Collieries and Coal Pits
In the 19th century Coal pits were opened at Fairlie, Peatland, Templeton and Fortacres. The miner's rows were built at Old Rome at this time and a school and schoolhouse was opened, together with a blacksmiths. At first coal was sought where it lay at the surface in the fields, river banks, etc. and only when these were exhausted were bell pits worked. The village of Old Rome existed to provide accommodation for the miners and was abandoned when the coal available by these methods was exhausted. The last coal pits to close were Newfield and Fortacres in 1957. The main pit lay behind the present Old Rome Farm buildings.
A coal pit is marked at Old Rome in 1860, behind the Old Rome Farm, with two miners rows and a school. The school buildings survive as two private houses, being the buildings on the left before the junction for Symington. Although some of the coal was sold locally much of it went to Ireland.
The Old Rome coal pit is mentioned in the novel 'A tree in the West' by Anna Blair, and relates an incident where a young boy is so terrified of being sent down to work in the mine that he runs away instead.

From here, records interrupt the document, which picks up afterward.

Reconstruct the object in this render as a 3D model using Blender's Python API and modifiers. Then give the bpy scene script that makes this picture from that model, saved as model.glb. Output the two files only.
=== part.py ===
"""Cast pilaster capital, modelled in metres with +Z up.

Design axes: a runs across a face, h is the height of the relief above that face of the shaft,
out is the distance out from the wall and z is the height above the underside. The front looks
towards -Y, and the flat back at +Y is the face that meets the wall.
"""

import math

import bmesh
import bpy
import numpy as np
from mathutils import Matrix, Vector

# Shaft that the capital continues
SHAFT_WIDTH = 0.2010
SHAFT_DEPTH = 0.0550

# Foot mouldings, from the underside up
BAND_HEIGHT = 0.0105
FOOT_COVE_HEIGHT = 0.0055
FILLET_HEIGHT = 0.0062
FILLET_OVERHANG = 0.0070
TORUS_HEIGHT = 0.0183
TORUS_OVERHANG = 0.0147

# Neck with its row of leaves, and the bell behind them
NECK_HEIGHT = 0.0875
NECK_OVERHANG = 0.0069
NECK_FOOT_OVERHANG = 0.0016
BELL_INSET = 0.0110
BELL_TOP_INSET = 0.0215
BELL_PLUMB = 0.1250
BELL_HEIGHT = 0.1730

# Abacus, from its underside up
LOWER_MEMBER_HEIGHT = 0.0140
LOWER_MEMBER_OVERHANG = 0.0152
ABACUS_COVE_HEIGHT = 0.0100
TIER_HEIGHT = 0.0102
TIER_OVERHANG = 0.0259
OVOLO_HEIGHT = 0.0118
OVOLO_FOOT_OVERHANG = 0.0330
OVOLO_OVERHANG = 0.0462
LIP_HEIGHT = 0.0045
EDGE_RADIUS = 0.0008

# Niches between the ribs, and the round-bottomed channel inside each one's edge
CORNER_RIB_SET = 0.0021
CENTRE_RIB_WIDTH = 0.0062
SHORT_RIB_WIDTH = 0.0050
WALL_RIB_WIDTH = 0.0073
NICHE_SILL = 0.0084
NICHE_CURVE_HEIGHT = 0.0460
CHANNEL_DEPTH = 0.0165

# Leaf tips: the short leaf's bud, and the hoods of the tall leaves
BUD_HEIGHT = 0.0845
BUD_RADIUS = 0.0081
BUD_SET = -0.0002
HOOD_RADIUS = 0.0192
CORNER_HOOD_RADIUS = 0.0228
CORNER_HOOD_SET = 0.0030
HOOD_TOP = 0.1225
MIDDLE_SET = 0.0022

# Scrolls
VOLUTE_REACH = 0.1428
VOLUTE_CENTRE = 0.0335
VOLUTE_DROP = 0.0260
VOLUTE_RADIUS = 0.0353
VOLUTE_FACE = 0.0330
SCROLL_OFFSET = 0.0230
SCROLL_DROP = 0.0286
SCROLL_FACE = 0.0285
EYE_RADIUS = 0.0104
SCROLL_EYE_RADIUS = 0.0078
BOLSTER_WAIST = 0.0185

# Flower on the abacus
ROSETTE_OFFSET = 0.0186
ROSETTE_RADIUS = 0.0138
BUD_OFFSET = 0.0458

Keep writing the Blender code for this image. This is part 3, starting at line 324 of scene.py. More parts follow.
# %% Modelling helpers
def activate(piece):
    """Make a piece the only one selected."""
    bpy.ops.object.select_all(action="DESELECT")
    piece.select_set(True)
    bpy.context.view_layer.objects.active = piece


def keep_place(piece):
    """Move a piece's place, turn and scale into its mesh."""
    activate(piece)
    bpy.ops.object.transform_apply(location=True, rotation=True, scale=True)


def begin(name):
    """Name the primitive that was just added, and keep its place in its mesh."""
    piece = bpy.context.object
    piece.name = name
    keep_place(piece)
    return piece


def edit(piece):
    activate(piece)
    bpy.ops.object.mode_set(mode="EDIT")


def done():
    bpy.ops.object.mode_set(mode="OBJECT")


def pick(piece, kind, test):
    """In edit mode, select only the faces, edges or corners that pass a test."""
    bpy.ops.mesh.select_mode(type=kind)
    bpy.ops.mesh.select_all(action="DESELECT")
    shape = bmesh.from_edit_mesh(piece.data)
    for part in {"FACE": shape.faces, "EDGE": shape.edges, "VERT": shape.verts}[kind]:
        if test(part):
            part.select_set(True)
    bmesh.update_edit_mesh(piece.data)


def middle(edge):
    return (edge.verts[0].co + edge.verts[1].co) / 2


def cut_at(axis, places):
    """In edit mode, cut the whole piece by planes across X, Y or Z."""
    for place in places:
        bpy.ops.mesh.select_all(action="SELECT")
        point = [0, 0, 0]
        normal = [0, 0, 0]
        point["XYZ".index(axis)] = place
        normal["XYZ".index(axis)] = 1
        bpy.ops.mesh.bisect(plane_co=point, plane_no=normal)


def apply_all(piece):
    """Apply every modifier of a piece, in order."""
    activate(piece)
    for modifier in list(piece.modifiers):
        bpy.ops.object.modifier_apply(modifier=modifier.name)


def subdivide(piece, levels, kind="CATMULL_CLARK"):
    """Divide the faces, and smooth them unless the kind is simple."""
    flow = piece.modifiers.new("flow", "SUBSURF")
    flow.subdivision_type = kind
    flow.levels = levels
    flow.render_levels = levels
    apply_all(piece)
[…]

An old collier, Edward Laurie, was in 1852 taken to Glasgow by the Assistamt Inspector of the Dundonald Parochial Board where items were purchased for him that allowed his emigration to America so that the board would be saved the expense of supporting him as a pauper.
Old Rome Farm is located on the Earlston road and Arrathill (1860 OS) or Arrothill (1985 OS) farm lies across the river towards Earlston. An Arrathill Mount overlooks Old Rome. Old Rome Farm gained its name upon the abandonment of the village and the tenant James Todd changed its name from Pate's Hole at that time. Pate is the Scots for a fox.
In 1832 an outbreak of Cholera claimed many lives in Kilmaurs and to prevent the entrance of strangers or vagrants, guards were placed at Gatehead, Knockentiber and other places to prevent any communication between the occupants of Kilmaurs and the rest of the community.